Keine Aussage zum Zeitplan

Kapek nennt den Spatenstich auch mit Blick auf die Antwort auf ihre Anfrage „eine Meisterleistung an Absurdität“. Tatsächlich gibt ihr die Verkehrsverwaltung nun schriftlich, dass nicht mal klar ist, wann mit einem für den Bau benötigten Planfeststellungsbeschluss zu rechnen ist. Stattdessen heißt es von Staatssekretär Wieczorek: „Hierzu kann zum jetzigen Zeitpunkt noch keine Aussage getroffen werden.“

Eigentlich war der Beschluss für diesen Sommer angekündigt. Angesichts der fast 900 eingereichten und noch zu erörternden Einwendungen gegen die U3-Verlängerung in Zehlendorf durfte das schon zuvor als nahezu ausgeschlossen gelten.

Umso wichtiger sei es, dass der Senat in dieser Hinsicht aus dem Quark kommt, findet Antje Kapek. „Statt aufgeblasener Fototermine erwarten wir vom Senat echte Ergebnisse für dieses wichtige Bauvorhaben, das die Anbindung im Berliner Südwesten maßgeblich verbessern könnte“, so die verkehrspolitische Sprecherin der Grünen-Fraktion.

Nur knapp über dem Durst bei der Wirtschaftlichkeit

Hinzu kommt die Sache mit dem Geld.
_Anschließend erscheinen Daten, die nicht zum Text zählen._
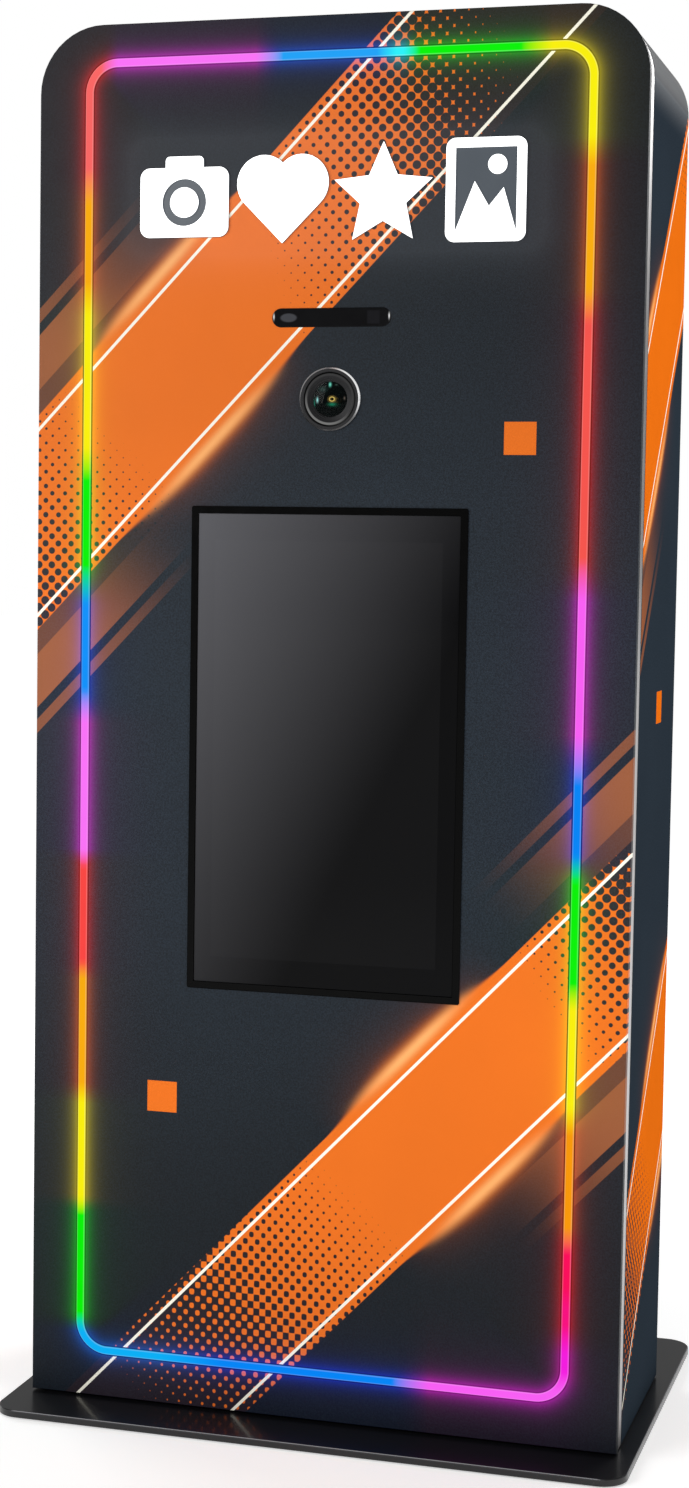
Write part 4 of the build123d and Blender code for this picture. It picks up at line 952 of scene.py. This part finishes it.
# %% Inside of the lens
BAFFLES = 7
BAFFLE_STEP = 1.8
BAFFLE_THICK = 2.4
WIDEST_BAFFLE = 23.0
TUBE_RADIUS = 28.7
TUBE_SETBACK = 2.8
TUBE_LENGTH = 23.4
INNER_RADIUS = 10.2
lens_axis = (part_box("front_element")[0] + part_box("front_element")[1]) / 2
tube_front = NOSE_BACK + TUBE_SETBACK
tube_back = tube_front + TUBE_LENGTH
steps = []
for number in range(BAFFLES):
    radius = WIDEST_BAFFLE - number * BAFFLE_STEP
    depth = tube_front + number * TUBE_LENGTH / BAFFLES
    steps += [(radius, depth), (radius - BAFFLE_STEP, depth + BAFFLE_THICK)]
shape = bmesh.new()
spun_ring(shape, steps + [(10.6, tube_back), (TUBE_RADIUS, tube_back), (TUBE_RADIUS, tube_front)], lens_axis)
new_part("lens_baffles", shape, "lens_black", "camera")

# %% Inner glass
shape = bmesh.new()
dome = [(0.0, tube_back - 6.6), (3.6, tube_back - 6.3), (7.0, tube_back - 5.2),
        (INNER_RADIUS, tube_back - 3.2)]
spun_ring(shape, dome + [(INNER_RADIUS, tube_back - 0.4), (0.0, tube_back - 0.4)], lens_axis, turns=48)
new_part("lens_inner_glass", shape, "lens_glass", "camera")

# %% Retaining ring
shape = bmesh.new()
spun_ring(shape, [(6.4, tube_back - 8.4), (7.6, tube_back - 8.8), (8.8, tube_back - 8.4),
                  (9.0, tube_back - 7.2), (6.2, tube_back - 7.2)], lens_axis, turns=48)
new_part("lens_retaining_ring", shape, "dial_metal", "camera")

# %% [markdown]
# The service door opens on the equipment shelf. The computer shows its connectors and cover screws, which on
# the real case are pressed shells in a steel panel. Each is given here by its place on the panel.

# %% Connectors and screws of the computer
# place to the right of the middle, height above the shelf, width and height of each shell
COMPUTER_PORTS = [(-84, 22, 14, 7), (-84, 34, 14, 7), (-60, 28, 16, 14), (-34, 22, 15, 6), (-34, 36, 15, 6),
                  (-8, 28, 16, 14), (16, 26, 31, 9)]
SCREW_FROM_SIDE = 12
SCREW_FROM_TOP = 10
low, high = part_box("mini_computer")
panel_middle = Vector(((low.x + high.x) / 2, high.y, low.z))
shape = bmesh.new()
for across, up, wide, tall in COMPUTER_PORTS:
    add_socket(shape, panel_middle + Vector((across, 0, up)) * MM, wide, tall, deep=1.3)
new_part("computer_ports", shape, "zinc", "cabinet")

shape = bmesh.new()
for x in (low.x + SCREW_FROM_SIDE * MM, high.x - SCREW_FROM_SIDE * MM):
    for z in (low.z + SCREW_FROM_TOP * MM, high.z - SCREW_FROM_TOP * MM):
        add_screw(shape, Vector((x, high.y, z)), radius=3.0, tall=1.8)
new_part("computer_screws", shape, "black_fixings", "cabinet")

# %% [markdown]
# The power supply has a row of screw terminals with thin walls between them on a moulded strip, and the
# light controller a row of plug-in terminals. Both rows are one shape repeated at a fixed pitch, as such
# strips are moulded and cut to length.

# %% Terminals of the supply
TERMINALS = 7
TERMINAL_PITCH = 11.0
WALL_HALF = 0.8
STRIP_HALF = 40.0
low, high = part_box("power_supply")
middle = (low.x + high.x) / 2


def add_strip_box(shape, centre, half, foot, top, proud):
    """A box on the supply's rear face. All but its centre are in millimetres, up from the shelf or out."""
    add_box(shape, Vector((centre - half * MM, high.y, low.z + foot * MM)),
            Vector((centre + half * MM, high.y + proud * MM, low.z + top * MM)))


shape = bmesh.new()
screws = bmesh.new()
for number in range(TERMINALS + 1):
    x = middle + (number - TERMINALS / 2) * TERMINAL_PITCH * MM
    add_strip_box(shape, x, WALL_HALF, foot=12, top=30, proud=9)
    if number < TERMINALS:
        seat = Vector((x + TERMINAL_PITCH * MM / 2, high.y + 2.5 * MM, low.z + 21 * MM))
        add_screw(screws, seat, radius=3.2, tall=2.0)
add_strip_box(shape, middle, STRIP_HALF, foot=13, top=29, proud=3)
new_part("supply_terminals", shape, "knob_plastic", "cabinet")
new_part("supply_screws", screws, "zinc", "cabinet")

# %% Terminals of the light controller
PLUGS = 6
PLUG_HEIGHT = 12
low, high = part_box("led_controller")
shape = bmesh.new()
for number in range(PLUGS):
    x = (low.x + high.x) / 2 + (number - (PLUGS - 1) / 2) * TERMINAL_PITCH * MM
    plug = Vector((x, high.y, low.z + PLUG_HEIGHT * MM))
    add_socket(shape, plug, wide=10.2, tall=10.0, deep=1.2, wall=1.6)
new_part("controller_terminals", shape, "circuit_board", "cabinet")

# %% [markdown]
# The sensor's board carries a few packages on its back, where the open door shows it. They are soldered flat
# on the board, so each is a low box with barely broken edges.

# %% Packages on the sensor board
# place to the right of and above the board's middle, width, height, and how far it stands out
PACKAGES = [(-66, 2, 12, 12, 1.6), (-44, -4, 8, 5, 1.2), (-44, 5, 6, 4, 1.0), (36, 1, 14, 9, 2.0),
            (56, -5, 7, 4, 1.1), (60, 5, 5, 5, 1.3)]
CIRCUIT_THICK = 2
low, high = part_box("sensor_board")
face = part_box("front_fascia")[1].y + CIRCUIT_THICK * MM
shape = bmesh.new()
for across, up, wide, tall, proud in PACKAGES:
    centre = Vector(((low.x + high.x) / 2 + across * MM, face, (low.z + high.z) / 2 + up * MM))
    half = Vector((wide / 2, 0, tall / 2)) * MM
    add_box(shape, centre - half, centre + half + Vector((0, proud * MM, 0)), bevel=0.25)
new_part("sensor_packages", shape, "panel_black", "cabinet")

# %% [markdown]
# The studio is a pale floor that runs into a pale backdrop, a large soft light high on the left, a weaker
# one on the right, and one behind that draws the edges. The camera stands at eye height, to the right of
# the booth and a little turned, so that the front and the narrow side both show.

# %% Studio
FLOOR_FADE = (300, 4500)
FLOOR_SIZE = 40


def studio_floor():
    finish = Finish("studio_floor")
    x, y, _ = finish.place()
    slow = cloud(finish, 900, detail=2.0)
    far = step((x * x + y * y) ** 0.5, *FLOOR_FADE)
    return finish.surface(Base_Color=mix(slow, paint("F2F2F2"), paint("F7F7F7")), Roughness=0.9,
                          Specular_IOR_Level=0.1, Emission_Strength=1.0,
                          Emission_Color=mix(far, paint("ACACAC"), paint("E4E4E4")))


sheet = bmesh.new()
bmesh.ops.create_grid(sheet, x_segments=1, y_segments=1, size=FLOOR_SIZE)
floor_mesh = bpy.data.meshes.new("studio_floor")
sheet.to_mesh(floor_mesh)
sheet.free()
floor = bpy.data.objects.new("studio_floor", floor_mesh)
floor.data.materials.append(studio_floor())
bpy.context.scene.collection.objects.link(floor)
floor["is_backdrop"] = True


def soft_light(name, place, target, size, power):
    """A square soft box that looks at its target."""
    lamp = bpy.data.lights.new(name, "AREA")
    lamp.size = size
    lamp.energy = power
    box = bpy.data.objects.new(name, lamp)
    box.location = place
    box.rotation_euler = (Vector(target) - Vector(place)).to_track_quat("-Z", "Y").to_euler()
    bpy.context.scene.collection.objects.link(box)


soft_light("key", (-3.0, -3.9, 2.6), (0, 0, 1.0), 2.6, 118)
soft_light("fill", (3.4, -2.6, 2.0), (0, 0, 0.9), 2.0, 46)
soft_light("rim", (1.8, 3.0, 3.2), (0, 0, 1.2), 1.8, 60)
soft_light("left", (-3.2, 2.0, 2.2), (0, 0, 1.0), 2.0, 50)

world = bpy.data.worlds.new("studio")
world.use_nodes = True
WORLD_SEEN = 1.0
WORLD_CAST = 0.26
sky = world.node_tree.nodes["Background"]
rays = world.node_tree.nodes.new("ShaderNodeLightPath")
level = world.node_tree.nodes.new("ShaderNodeMapRange")
level.inputs["To Min"].default_value = WORLD_CAST
level.inputs["To Max"].default_value = WORLD_SEEN
world.node_tree.links.new(rays.outputs["Is Camera Ray"], level.inputs["Value"])
world.node_tree.links.new(level.outputs["Result"], sky.inputs["Strength"])
sky.inputs["Color"].default_value = (1, 1, 1, 1)
bpy.context.scene.world = world
bpy.context.scene.view_settings.view_transform = "Standard"

# %% Camera
CAMERA_PLACE = Vector((0.991, -3.601, 1.2585))
CAMERA_TURN = math.radians(15.93)
CAMERA_DIP = math.radians(4.35)
CAMERA_ROLL = math.radians(0.91)
CAMERA_LENS = 60.5
lens_data = bpy.data.cameras.new("camera")
lens_data.lens = CAMERA_LENS
lens_data.sensor_width = 36
lens_data.clip_end = 100
camera = bpy.data.objects.new("camera", lens_data)
turn = (Matrix.Rotation(CAMERA_TURN, 4, "Z") @ Matrix.Rotation(math.pi / 2 - CAMERA_DIP, 4, "X")
        @ Matrix.Rotation(CAMERA_ROLL, 4, "Z"))
camera.matrix_world = Matrix.Translation(CAMERA_PLACE) @ turn
bpy.context.scene.collection.objects.link(camera)
bpy.context.scene.camera = camera

# %% Size of the scene
low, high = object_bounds()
Denn die U3-Verlängerung ist abgesehen von der Abstellanlage bisher nicht finanziert. Das in schweren Finanznöten steckende Land Berlin und das ebenso mies dastehende Landesunternehmen BVG hoffen zwar auf Fördermittel des Bundes. Doch die gibt es – wenn überhaupt – nur bei nachgewiesener Wirtschaftlichkeit. Die Kosten für das Projekt dürfen am Ende den erwarteten Nutzen also nicht überschreiten. Und genau an dem Punkt wird es kritisch.

Schließlich geht die BVG von nur 12.000 Fahrgästen aus, die täglich auf der neuen Ministrecke unterwegs sein werden. Zum Vergleich: Selbst die mit Abstand am schlechtesten frequentierte Berliner U-Bahn-Linie – die U4 vom Nollendorfplatz zum Innsbrucker Platz – kam zuletzt mit täglich 13.800 Nut­ze­r:in­nen auf ein höheres Fahrgastaufkommen.

Dennoch wurde das U3-Projekt von offizieller Seite stets als wirtschaftlich eingestuft. BVG und Senat veranschlagen hierfür 104 Millionen Euro. Bliebe es dabei – woran Kri­ti­ke­r:in­nen zweifeln –, käme man beim sogenannten Nutzen-Kosten-Index immerhin über den für eine Bundesförderung notwendigen Wert 1. Wenn auch nur äußerst knapp.

Das Problem sind aber insbesondere die zahlreichen Einwendungen, über die die unabhängige Planfeststellungsbehörde irgendwann befinden wird. Nicht alle davon dürften zurückgewiesen werden. „Das ist nicht trivial, mögliche Bedenken dieser Behörde zu überwinden“, sagt ein Kenner der Materie zur taz. „Bei dieser knappen Nutzen-Kosten-Kiste kann schon ein zusätzlicher Aufzug am Mexikoplatz das Aus für die Bundesförderung bedeuten.“

Ob Kai Wegner es nun gemeinsam mit der BVG machen will oder nicht: Das Projekt wäre vorerst gestorben.